Exercise requirements: Reproduce all of the data exactly, with no line skipped.

——

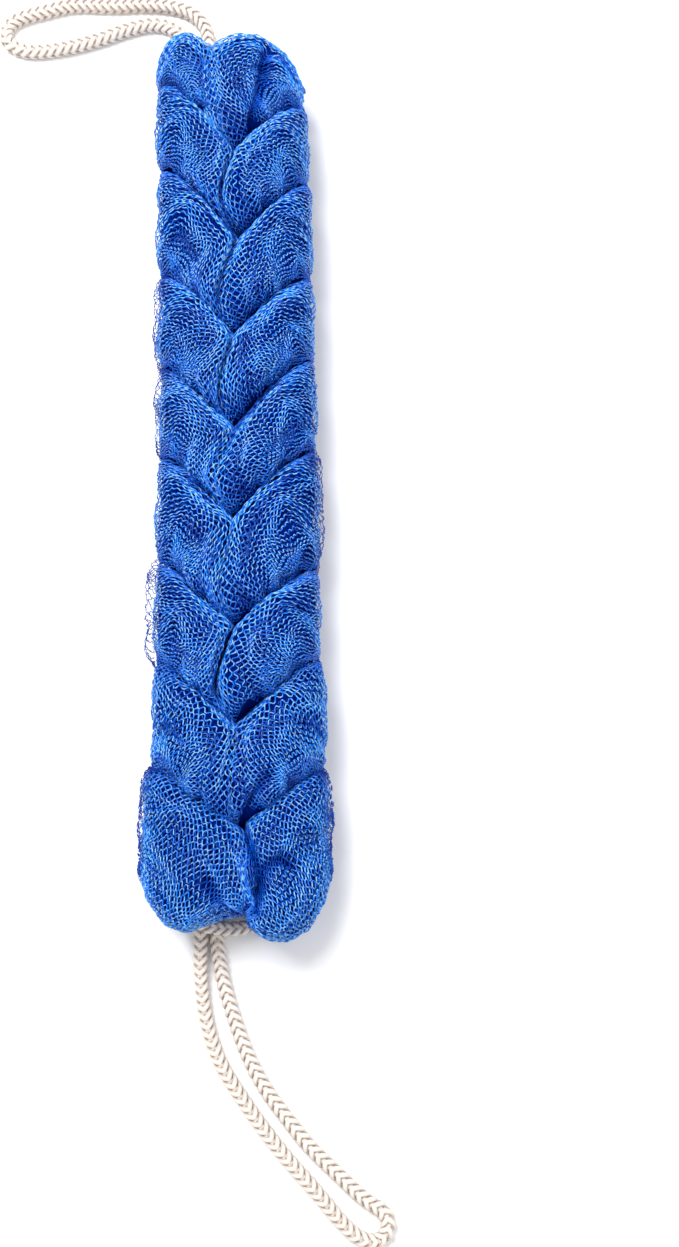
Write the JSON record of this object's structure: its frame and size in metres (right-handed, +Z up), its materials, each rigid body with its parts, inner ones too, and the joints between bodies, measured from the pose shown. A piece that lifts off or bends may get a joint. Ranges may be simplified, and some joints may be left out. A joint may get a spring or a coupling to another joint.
{
  "type": "mesh back scrubber",
  "caption": "Long back scrubber of knitted netting worked into a chain of V-shaped stitches, with a braided rope loop at each end to pull it by.",
  "frame": {"origin": "on the ground under the middle of the netting's box, with the scrubber lying flat", "axes": "+Y along the scrubber towards the end whose loop lies to one side, +Z up off the ground, +X across"},
  "size_m": [0.2054, 0.6308, 0.0545],
  "materials": {
    "netting": "knitted polyethylene netting, royal blue, satin strands",
    "rope": "round braided cotton-look rope, off-white"
  },
  "bodies": {
    "stitch_1": {"net_arm_left_1": "netting", "net_arm_right_1": "netting"},
    "stitch_2": {"net_arm_left_2": "netting", "net_arm_right_2": "netting"},
    "stitch_3": {"net_arm_left_3": "netting", "net_arm_right_3": "netting"},
    "stitch_4": {"net_arm_left_4": "netting", "net_arm_right_4": "netting"},
    "stitch_5": {"net_arm_left_5": "netting", "net_arm_right_5": "netting"},
    "stitch_6": {"net_arm_left_6": "netting", "net_arm_right_6": "netting"},
    "stitch_7": {"net_arm_left_7": "netting", "net_arm_right_7": "netting"},
    "stitch_8": {"net_arm_left_8": "netting", "net_arm_right_8": "netting"},
    "stitch_9": {"net_arm_left_9": "netting", "net_arm_right_9": "netting", "rope_wrap_bottom": "rope"},
    "top_loop": {"rope_loop_top": "rope", "rope_knot_top": "rope"},
    "bottom_loop": {"rope_loop_bottom": "rope", "rope_knot_bottom": "rope"}
  },
  "joints": [
    {"name": "bend_4_5", "type": "hinge", "parent": "stitch_5", "child": "stitch_4", "pos_m": [0, 0.028, 0.027], "axis": [1, 0, 0], "range_deg": [-15, 15]},
    {"name": "bend_3_4", "type": "hinge", "parent": "stitch_4", "child": "stitch_3", "pos_m": [0, 0.076, 0.027], "axis": [1, 0, 0], "range_deg": [-15, 15]},
    {"name": "bend_2_3", "type": "hinge", "parent": "stitch_3", "child": "stitch_2", "pos_m": [0, 0.126, 0.027], "axis": [1, 0, 0], "range_deg": [-15, 15]},
    {"name": "bend_1_2", "type": "hinge", "parent": "stitch_2", "child": "stitch_1", "pos_m": [0, 0.171, 0.027], "axis": [1, 0, 0], "range_deg": [-15, 15]},
    {"name": "bend_5_6", "type": "hinge", "parent": "stitch_5", "child": "stitch_6", "pos_m": [0, -0.016, 0.027], "axis": [-1, 0, 0], "range_deg": [-15, 15]},
    {"name": "bend_6_7", "type": "hinge", "parent": "stitch_6", "child": "stitch_7", "pos_m": [0, -0.069, 0.027], "axis": [-1, 0, 0], "range_deg": [-15, 15]},
    {"name": "bend_7_8", "type": "hinge", "parent": "stitch_7", "child": "stitch_8", "pos_m": [0, -0.116, 0.027], "axis": [-1, 0, 0], "range_deg": [-15, 15]},
    {"name": "bend_8_9", "type": "hinge", "parent": "stitch_8", "child": "stitch_9", "pos_m": [0, -0.165, 0.027], "axis": [-1, 0, 0], "range_deg": [-15, 15]},
    {"name": "top_loop_swing", "type": "hinge", "parent": "stitch_1", "child": "top_loop", "pos_m": [-0.022, 0.217, 0.008], "axis": [0, 0, 1], "range_deg": [-75, 0]},
    {"name": "bottom_loop_swing", "type": "hinge", "parent": "stitch_9", "child": "bottom_loop", "pos_m": [-0.013, -0.211, 0.008], "axis": [0, 0, 1], "range_deg": [-60, 45]}
  ]
}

——

Answer for this exercise:
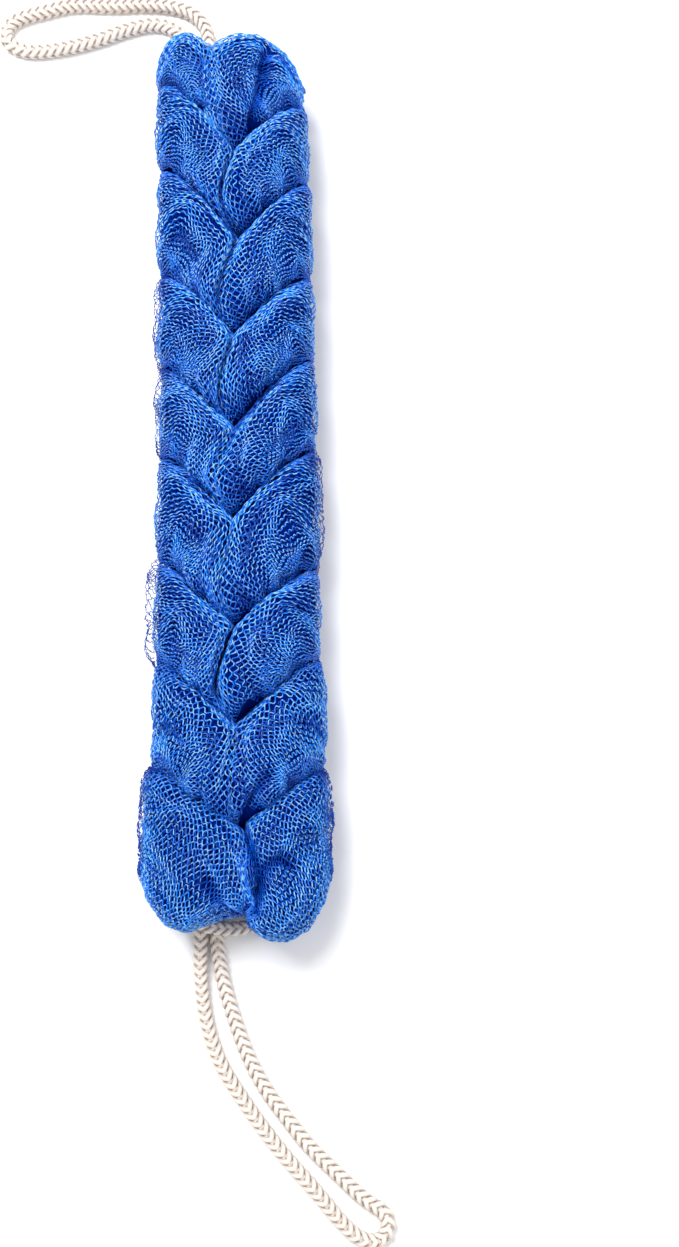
Write the JSON record of this object's structure: its frame and size in metres (right-handed, +Z up), its materials, each rigid body with its parts, inner ones too, and the joints between bodies, measured from the pose shown. A piece that lifts off or bends may get a joint. Ranges may be simplified, and some joints may be left out. A joint may get a spring or a coupling to another joint.
{
  "type": "mesh back scrubber",
  "caption": "Long back scrubber of knitted netting worked into a chain of V-shaped stitches, with a braided rope loop at each end to pull it by.",
  "frame": {"origin": "on the ground under the middle of the netting's box, with the scrubber lying flat", "axes": "+Y along the scrubber towards the end whose loop lies to one side, +Z up off the ground, +X across"},
  "size_m": [0.2054, 0.6308, 0.0545],
  "materials": {
    "netting": "knitted polyethylene netting, royal blue, satin strands",
    "rope": "round braided cotton-look rope, off-white"
  },
  "bodies": {
    "stitch_1": {"net_arm_left_1": "netting", "net_arm_right_1": "netting"},
    "stitch_2": {"net_arm_left_2": "netting", "net_arm_right_2": "netting"},
    "stitch_3": {"net_arm_left_3": "netting", "net_arm_right_3": "netting"},
    "stitch_4": {"net_arm_left_4": "netting", "net_arm_right_4": "netting"},
    "stitch_5": {"net_arm_left_5": "netting", "net_arm_right_5": "netting"},
    "stitch_6": {"net_arm_left_6": "netting", "net_arm_right_6": "netting"},
    "stitch_7": {"net_arm_left_7": "netting", "net_arm_right_7": "netting"},
    "stitch_8": {"net_arm_left_8": "netting", "net_arm_right_8": "netting"},
    "stitch_9": {"net_arm_left_9": "netting", "net_arm_right_9": "netting", "rope_wrap_bottom": "rope"},
    "top_loop": {"rope_loop_top": "rope", "rope_knot_top": "rope"},
    "bottom_loop": {"rope_loop_bottom": "rope", "rope_knot_bottom": "rope"}
  },
  "joints": [
    {"name": "bend_4_5", "type": "hinge", "parent": "stitch_5", "child": "stitch_4", "pos_m": [0, 0.028, 0.027], "axis": [1, 0, 0], "range_deg": [-15, 15]},
    {"name": "bend_3_4", "type": "hinge", "parent": "stitch_4", "child": "stitch_3", "pos_m": [0, 0.076, 0.027], "axis": [1, 0, 0], "range_deg": [-15, 15]},
    {"name": "bend_2_3", "type": "hinge", "parent": "stitch_3", "child": "stitch_2", "pos_m": [0, 0.126, 0.027], "axis": [1, 0, 0], "range_deg": [-15, 15]},
    {"name": "bend_1_2", "type": "hinge", "parent": "stitch_2", "child": "stitch_1", "pos_m": [0, 0.171, 0.027], "axis": [1, 0, 0], "range_deg": [-15, 15]},
    {"name": "bend_5_6", "type": "hinge", "parent": "stitch_5", "child": "stitch_6", "pos_m": [0, -0.016, 0.027], "axis": [-1, 0, 0], "range_deg": [-15, 15]},
    {"name": "bend_6_7", "type": "hinge", "parent": "stitch_6", "child": "stitch_7", "pos_m": [0, -0.069, 0.027], "axis": [-1, 0, 0], "range_deg": [-15, 15]},
    {"name": "bend_7_8", "type": "hinge", "parent": "stitch_7", "child": "stitch_8", "pos_m": [0, -0.116, 0.027], "axis": [-1, 0, 0], "range_deg": [-15, 15]},
    {"name": "bend_8_9", "type": "hinge", "parent": "stitch_8", "child": "stitch_9", "pos_m": [0, -0.165, 0.027], "axis": [-1, 0, 0], "range_deg": [-15, 15]},
    {"name": "top_loop_swing", "type": "hinge", "parent": "stitch_1", "child": "top_loop", "pos_m": [-0.022, 0.217, 0.008], "axis": [0, 0, 1], "range_deg": [-75, 0]},
    {"name": "bottom_loop_swing", "type": "hinge", "parent": "stitch_9", "child": "bottom_loop", "pos_m": [-0.013, -0.211, 0.008], "axis": [0, 0, 1], "range_deg": [-60, 45]}
  ]
}